If you run the data in stream mode, the following SQL statement can be executed:

select logdate, user_id,count(1) as cnt from tablestore.tablestore_test.dwd_partition_word_count where logdate>='19700101' and logdate<='99990101' group by logdate,user_id;

When executed by the platform, the insert overwrite/into and time range can be automatically converted, and parameters can be automatically input.

3.  How can we separate the scheduling of batch tasks and the calculation of stream tasks?

After the task is developed, the logic is verified by scheduling tasks in batch mode. Then, you can use the stream mode to run tasks continuously. One thing is what to do with computational logic changes or historical data repair, and the other thing is whether it is possible to support stream running and batch running at the same time. These two problems are essentially the same problem. If the computational logic changes, you can modify the stream-batch integrated SQL logic and then restart the stream task to apply the new computational logic. At the same time, the stream-batch integrated SQL rolls back the historical data on the scheduling and rewrites the data.

When you roll back historical data, does the stream task read the historical data for computing?

This problem is mainly solved by the data lake version commit kind mentioned above. Only insert overwrite is applied to batch tasks, and insert into is applied to stream tasks. If the system detects that the stream task in the insert overwrite version is committed, it skips the task and does not read or process the data. Only data of stream tasks that use the insert into statement is processed. The execution of the batch task does not affect the stream task.

Currently, in data lake streaming reading, you only need to add a switch option to implement it.

4.  How can we implement primary key writing by the Insert into of a stream task?

If the Insert into statement of a stream task cannot implement primary key writing, the duplication of partition data cannot be resolved. In this case, you can only perform both stream and batch processing to resolve the duplication of data. In other words, if the downstream is the primary key idempotent, the insert into and insert overwrite statements have equivalent semantics.

This can be achieved using a primary key table in the data lake (such as the primary key table of Paimon). The primary key table of Paimon is initially available for production.

5.  Scheduling dependencies of stream tasks and batch tasks

If a stream task is followed by batch task scheduling, how can we implement scheduling dependencies?

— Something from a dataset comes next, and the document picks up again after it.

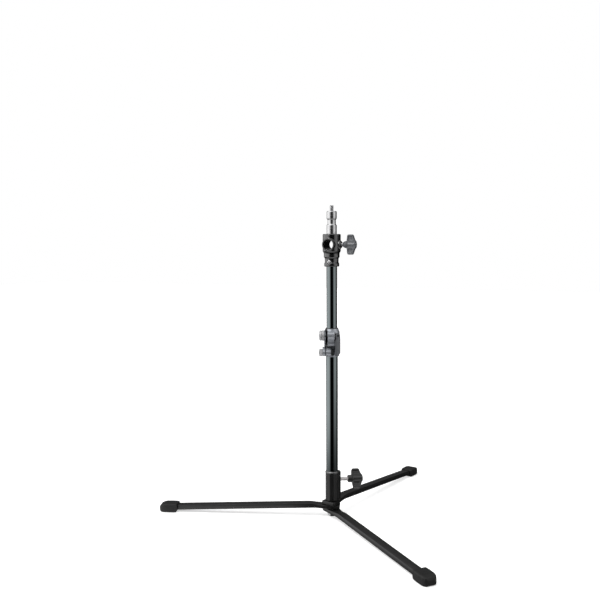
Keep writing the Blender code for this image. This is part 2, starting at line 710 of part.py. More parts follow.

A more elegant implementation is that when the stream task is written to the downstream table, if the watermark of the data is written to the attribute of the downstream table, and the latest data is five minutes later than the current hour, the downstream scheduling task of the current hour can determine whether the scheduling instance of the batch task should be pulled up by checking the attribute time of the table. Alternatively, you can check dependencies based on the running latency of the stream task.

Based on the implementation and solution above, we can realize the stream-batch integrated Flink SQL running in batch mode and stream mode. If the scheduling dependency is relatively perfect, we can realize the stream-batch mixed running. Simultaneous complement or double running does not affect the stability of stream tasks.

In actual development, you can use batch tasks to do development and verification, use the stream mode to pull up, and the data output is basically minute-level. Problems can be corrected with batch tasks.